Given problem: Locate the string "bodies" throughout the material and copy every line in which it occurs.

Data extract:
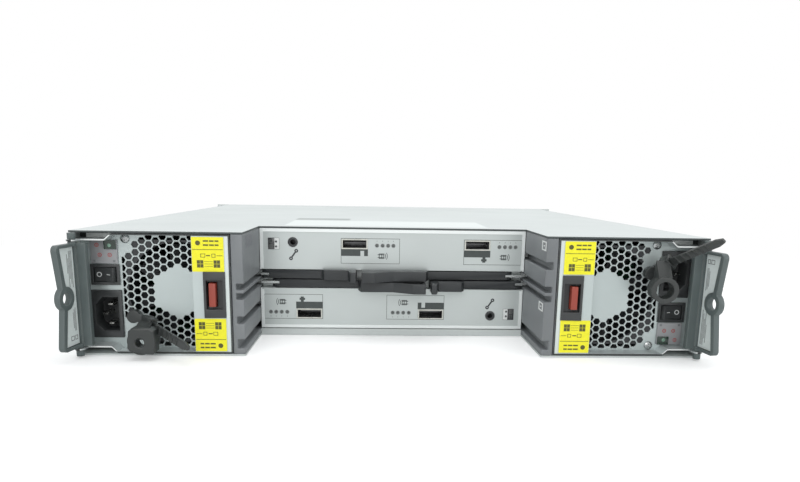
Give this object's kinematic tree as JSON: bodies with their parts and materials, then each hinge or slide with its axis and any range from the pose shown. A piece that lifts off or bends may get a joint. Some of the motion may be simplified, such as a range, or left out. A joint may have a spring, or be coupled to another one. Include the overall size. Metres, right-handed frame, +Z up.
{
  "type": "disk shelf enclosure",
  "caption": "Rack-mounted disk shelf enclosure with slide-out power supplies and I/O modules, swing handles, injector levers and cord clamps.",
  "frame": {"origin": "centre of the chassis underside", "axes": "+Z up, +Y from the service side to the drive side, +X right when the service side is faced"},
  "size_m": [0.4826, 0.5243, 0.0915],
  "materials": {
    "shelf_metal": "fine powder coat",
    "face_metal": "fine silver powder coat",
    "plated_steel": "zinc plated",
    "screw_metal": "bright plated",
    "port_metal": "nickel plated",
    "bay_plastic": "grained",
    "guide_plastic": "grained",
    "black_plastic": "fine grain",
    "strap_plastic": "satin",
    "lever_plastic": "satin",
    "handle_plastic": "grained dark green-grey",
    "plate_plastic": "smooth",
    "lamp_plastic": "smooth",
    "display_plastic": "clear over dark",
    "red_plastic": "satin",
    "board_green": "solder mask",
    "fan_plastic": "satin"
  },
  "bodies": {
    "chassis": {"chassis_pan": "shelf_metal", "top_cover": "shelf_metal", "bay_wall_left": "bay_plastic", "bay_wall_right": "bay_plastic", "rack_ear_left": "shelf_metal", "rack_ear_right": "shelf_metal", "drive_guide_lower": "guide_plastic", "drive_guide_upper": "guide_plastic", "midplane_board": "board_green", "midplane_connectors": "black_plastic"},
    "supply_left": {"psu_left_case": "plated_steel", "psu_left_face": "face_metal", "psu_left_screws": "screw_metal", "psu_left_board": "board_green", "psu_left_fan_frame": "fan_plastic", "psu_left_inlet": "black_plastic", "psu_left_switch_frame": "black_plastic", "psu_left_lamp_panel": "lamp_plastic", "psu_left_latch_housing": "black_plastic"},
    "fan_left": {"psu_left_fan_rotor": "fan_plastic"},
    "rocker_left": {"psu_left_rocker": "black_plastic"},
    "latch_left": {"psu_left_latch_tab": "red_plastic"},
    "handle_left": {"psu_left_handle": "handle_plastic", "psu_left_label_plate": "plate_plastic"},
    "strap_left": {"psu_left_strap": "strap_plastic"},
    "clamp_left": {"psu_left_clamp": "strap_plastic"},
    "supply_right": {"psu_right_case": "plated_steel", "psu_right_face": "face_metal", "psu_right_screws": "screw_metal", "psu_right_board": "board_green", "psu_right_fan_frame": "fan_plastic", "psu_right_inlet": "black_plastic", "psu_right_switch_frame": "black_plastic", "psu_right_lamp_panel": "lamp_plastic", "psu_right_latch_housing": "black_plastic"},
    "fan_right": {"psu_right_fan_rotor": "fan_plastic"},
    "rocker_right": {"psu_right_rocker": "black_plastic"},
    "latch_right": {"psu_right_latch_tab": "red_plastic"},
    "handle_right": {"psu_right_handle": "handle_plastic", "psu_right_label_plate": "plate_plastic"},
    "strap_right": {"psu_right_strap": "strap_plastic"},
    "clamp_right": {"psu_right_clamp": "strap_plastic"},
    "module_upper": {"iom_upper_canister": "plated_steel", "iom_upper_face": "face_metal", "iom_upper_ports": "port_metal", "iom_upper_jack": "black_plastic", "iom_upper_display": "display_plastic", "iom_upper_board": "board_green", "iom_upper_brackets": "plated_steel"},
    "lever_long_upper": {"iom_upper_lever_long": "lever_plastic"},
    "lever_short_upper": {"iom_upper_lever_short": "lever_plastic"},
    "module_lower": {"iom_lower_canister": "plated_steel", "iom_lower_face": "face_metal", "iom_lower_ports": "port_metal", "iom_lower_jack": "black_plastic", "iom_lower_display": "display_plastic", "iom_lower_board": "board_green", "iom_lower_brackets": "plated_steel"},
    "lever_long_lower": {"iom_lower_lever_long": "lever_plastic"},
    "lever_short_lower": {"iom_lower_lever_short": "lever_plastic"}
  },
  "joints": [
    {"name": "supply_left_slide", "type": "slide", "parent": "chassis", "child": "supply_left", "axis": [0, -1, 0], "range_m": [0, 0.25]},
    {"name": "handle_left_hinge", "type": "hinge", "parent": "supply_left", "child": "handle_left", "pos_m": [-0.2191, -0.2481, 0.04395], "axis": [0, 0, -1], "range_deg": [-7, 60]},
    {"name": "strap_left_swivel", "type": "hinge", "parent": "supply_left", "child": "strap_left", "pos_m": [-0.1861, -0.23505, 0.0265], "axis": [0, 1, 0], "range_deg": [-90, 40]},
    {"name": "clamp_left_slide", "type": "slide", "parent": "strap_left", "child": "clamp_left", "axis": [0.7575, -0.6157, -0.2172], "range_m": [0, 0.034]},
    {"name": "latch_left_press", "type": "slide", "parent": "supply_left", "child": "latch_left", "axis": [-1, 0, 0], "range_m": [0, 0.0015], "stiffness_N_per_m": 200},
    {"name": "rocker_left_tilt", "type": "hinge", "parent": "supply_left", "child": "rocker_left", "pos_m": [-0.2055, -0.2289, 0.056], "axis": [0, 0, 1], "range_deg": [0, 24]},
    {"name": "fan_left_spin", "type": "hinge", "parent": "supply_left", "child": "fan_left", "pos_m": [-0.155, -0.2175, 0.04395], "axis": [0, 1, 0], "continuous": true},
    {"name": "supply_right_slide", "type": "slide", "parent": "chassis", "child": "supply_right", "axis": [0, -1, 0], "range_m": [0, 0.25]},
    {"name": "handle_right_hinge", "type": "hinge", "parent": "supply_right", "child": "handle_right", "pos_m": [0.2191, -0.2481, 0.04395], "axis": [0, 0, 1], "range_deg": [-7, 60]},
    {"name": "strap_right_swivel", "type": "hinge", "parent": "supply_right", "child": "strap_right", "pos_m": [0.1861, -0.23505, 0.0614], "axis": [0, 1, 0], "range_deg": [-60, 90]},
    {"name": "clamp_right_slide", "type": "slide", "parent": "strap_right", "child": "clamp_right", "axis": [0.3763, -0.8192, 0.4329], "range_m": [0, 0.034]},
    {"name": "latch_right_press", "type": "slide", "parent": "supply_right", "child": "latch_right", "axis": [1, 0, 0], "range_m": [0, 0.0015], "stiffness_N_per_m": 200},
    {"name": "rocker_right_tilt", "type": "hinge", "parent": "supply_right", "child": "rocker_right", "pos_m": [0.2055, -0.2289, 0.0319], "axis": [0, 0, -1], "range_deg": [0, 24]},
    {"name": "fan_right_spin", "type": "hinge", "parent": "supply_right", "child": "fan_right", "pos_m": [0.155, -0.2175, 0.04395], "axis": [0, 1, 0], "continuous": true},
    {"name": "module_upper_slide", "type": "slide", "parent": "chassis", "child": "module_upper", "axis": [0, -1, 0], "range_m": [0, 0.2]},
    {"name": "lever_long_upper_hinge", "type": "hinge", "parent": "module_upper", "child": "lever_long_upper", "pos_m": [0.0924, -0.1751, 0.05], "axis": [0, 0, 1], "range_deg": [0, 60]},
    {"name": "lever_short_upper_hinge", "type": "hinge", "parent": "module_upper", "child": "lever_short_upper", "pos_m": [-0.1006, -0.1751, 0.05], "axis": [0, 0, -1], "range_deg": [0, 60]},
    {"name": "module_lower_slide", "type": "slide", "parent": "chassis", "child": "module_lower", "axis": [0, -1, 0], "range_m": [0, 0.2]},
    {"name": "lever_long_lower_hinge", "type": "hinge", "parent": "module_lower", "child": "lever_long_lower", "pos_m": [-0.0924, -0.1751, 0.0427], "axis": [0, 0, -1], "range_deg": [0, 60]},
    {"name": "lever_short_lower_hinge", "type": "hinge", "parent": "module_lower", "child": "lever_short_lower", "pos_m": [0.1006, -0.1751, 0.0427], "axis": [0, 0, 1], "range_deg": [0, 60]}
  ]
}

The completed task:
Give this object's kinematic tree as JSON: bodies with their parts and materials, then each hinge or slide with its axis and any range from the pose shown. A piece that lifts off or bends may get a joint. Some of the motion may be simplified, such as a range, or left out. A joint may have a spring, or be coupled to another one. Include the overall size. Metres, right-handed frame, +Z up.
  "bodies": {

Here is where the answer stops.